Already encoded URLs are double-encoded, creating broken redirects

Created on 25 January 2021, almost 4 years ago
Updated 22 May 2023, over 1 year ago

Problem/Motivation

When add a redirect using the form, the "to" URL is url encoded before being saved. This is problem if pasting in a URL that is already encoded, as it double encodes it, breaking the redirect.

Steps to reproduce

  1. Visit redirect form to add a new redirect
  2. For the "from" path, enter "test123"
  3. For the "to" path, enter "/sites/default/files/some%20file%20with%20spaces.txt"
  4. Save
  5. In redirect listing table, observe the redirect was saved as "/sites/default/files/some%2520file%2520with%2520spaces.txt" - it was URL encoded again. Visiting the redirect doesn't work.

This scenario is common when a user is creating a redirect by copying and pasting a URL that they want to redirect to on their site, and that URL has some encodings in it already to handle things like spaces.
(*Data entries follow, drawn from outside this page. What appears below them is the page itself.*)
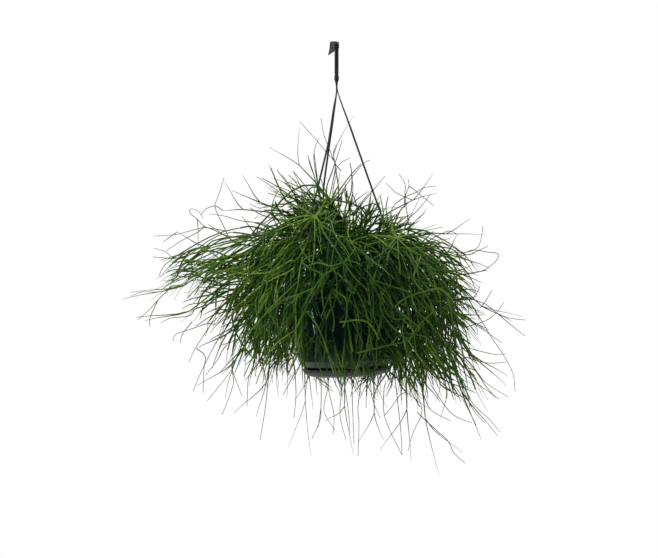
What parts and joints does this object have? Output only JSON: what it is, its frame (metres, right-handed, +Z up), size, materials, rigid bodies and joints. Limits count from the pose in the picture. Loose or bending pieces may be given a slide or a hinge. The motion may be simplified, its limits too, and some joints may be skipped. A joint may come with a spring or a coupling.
{
  "type": "mistletoe cactus in hanging pot",
  "caption": "Bushy trailing mistletoe cactus with thin forking stems in a dark round hanging pot with a drip saucer, three strands and a flat hook.",
  "frame": {"origin": "the flat seat under the hook's arch, where it rests on its bar; the part hangs below it", "axes": "+Z up, +X to the right as seen from the front, +Y away from the viewer"},
  "size_m": [0.4465, 0.3287, 0.4848],
  "materials": {
    "hanger": "satin black",
    "pot": "dark slate, soft gloss",
    "saucer": "dark grey, satin",
    "soil": "rough, crumbly",
    "stems": "waxy green skin, pale at the tips"
  },
  "bodies": {
    "root": {"hook": "hanger", "strand_left": "hanger", "strand_back": "hanger", "strand_right": "hanger", "pot": "pot", "saucer": "saucer", "soil": "soil", "spray_01": "stems", "spray_02": "stems", "spray_03": "stems", "spray_04": "stems", "spray_05": "stems", "spray_06": "stems", "spray_07": "stems", "spray_08": "stems", "spray_09": "stems", "spray_10": "stems", "spray_11": "stems", "spray_12": "stems", "spray_13": "stems", "spray_14": "stems", "spray_15": "stems", "spray_16": "stems", "spray_17": "stems", "spray_18": "stems", "spray_19": "stems", "spray_20": "stems", "spray_21": "stems", "spray_22": "stems", "spray_23": "stems", "spray_24": "stems", "spray_25": "stems", "spray_26": "stems", "spray_27": "stems", "spray_28": "stems", "spray_29": "stems", "spray_30": "stems"}
  },
  "joints": []
}
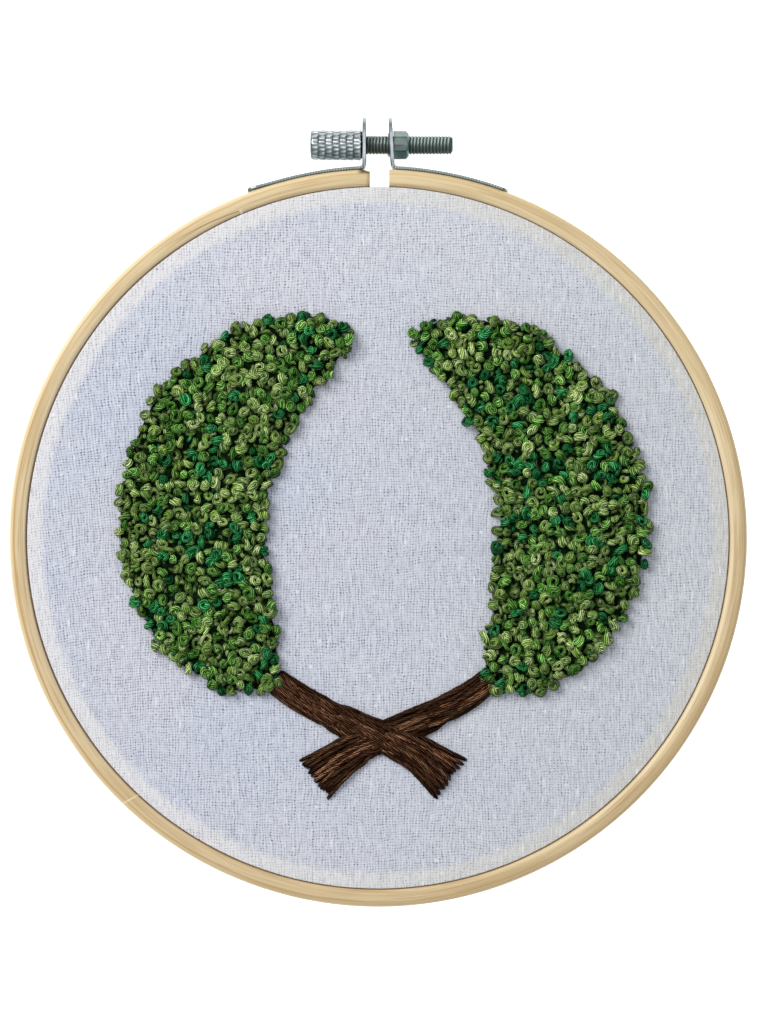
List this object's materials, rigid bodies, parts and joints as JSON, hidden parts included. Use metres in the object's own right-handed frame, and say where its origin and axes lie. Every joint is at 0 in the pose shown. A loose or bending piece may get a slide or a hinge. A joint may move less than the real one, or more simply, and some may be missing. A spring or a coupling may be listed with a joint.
{
  "type": "embroidery art in a wooden embroidery hoop",
  "caption": "Round embroidery of green knots and brown long stitches on white cotton, stretched in a split bamboo hoop closed by a thumb screw.",
  "frame": {"origin": "under the middle of the whole part, at the height of the hoop's back", "axes": "+Z out of the embroidered face, +Y from the middle of the hoop to the thumb screw, +X along the screw away from its knurled head"},
  "size_m": [0.165, 0.1764, 0.0114],
  "materials": {
    "bamboo": "bare, smooth, fine straight grain",
    "cotton_cloth": "matte open plain weave",
    "leaf_thread": "stranded cotton with a soft sheen",
    "bark_thread": "stranded cotton with a soft sheen",
    "steel": "zinc plated, satin"
  },
  "bodies": {
    "hoop": {"outer_hoop": "bamboo", "inner_hoop": "bamboo", "cloth": "cotton_cloth", "bracket_left": "steel", "bracket_right": "steel", "screw_nut": "steel", "foliage_left": "leaf_thread", "foliage_right": "leaf_thread", "stems": "bark_thread"},
    "screw": {"thumb_screw": "steel"}
  },
  "joints": [
    {"name": "screw_turn", "type": "hinge", "parent": "hoop", "child": "screw", "pos_m": [0, 0.0824, 0.00425], "axis": [1, 0, 0], "continuous": true}
  ]
}
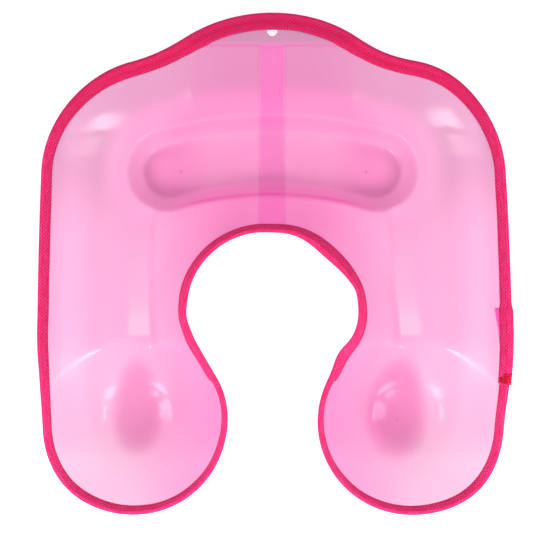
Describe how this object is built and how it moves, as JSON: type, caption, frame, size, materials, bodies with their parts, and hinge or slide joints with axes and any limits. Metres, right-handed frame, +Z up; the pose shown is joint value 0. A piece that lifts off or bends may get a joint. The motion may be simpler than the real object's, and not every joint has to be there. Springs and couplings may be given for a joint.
{
  "type": "neck tray",
  "caption": "Horseshoe tray of clear plastic sheet with a bowl at the end of each arm, a trough across the back, a hanging tab and a bound edge.",
  "frame": {"origin": "on the surface that the tray stands on, under the middle of its outline", "axes": "+Z up, +Y towards the tab at the back of the neck, +X to the right when seen from above with the tab at the top"},
  "size_m": [0.3382, 0.3572, 0.0527],
  "materials": {
    "clear_pvc": "vacuum-formed soft PVC sheet, clear pink, glossy",
    "clear_pvc_strip": "second layer of the same clear pink film",
    "woven_tape": "hot pink woven polyester tape, folded",
    "seam_thread": "spun polyester thread",
    "red_thread": "spun polyester thread"
  },
  "bodies": {
    "root": {"tray_shell": "clear_pvc", "centre_strip": "clear_pvc_strip", "binding_tape": "woven_tape", "needle_thread": "seam_thread", "bobbin_thread": "seam_thread", "lap_bartack": "red_thread"}
  },
  "joints": []
}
Note that the Redirect module is not explicitly performing the URL encoding. Drupal's internal URL processing is. Redirect module uses a Link field internally to handle storage of the "to" URL. Internally, it stores the "to" URL as this: "internal:/sites/default/files/some%20file%20with%20spaces.txt". When the RedurectRequestSubscriber asks the redirect entity for the URL to redirect to, the Link field returns it as a Url object using Url::fromUri with argument "internal:/sites/default/files/some%20file%20with%20spaces.txt". Drupal url encodes this in UnroutedUrlAssembler's buildLocalUrl method.

Proposed resolution

Redirect module could run the user input through rawurldecode before saving it. It should assume that URLs entered may already be encoded. If the URL that's entered is NOT encoded, I don't think there is any harm in running it through a decode.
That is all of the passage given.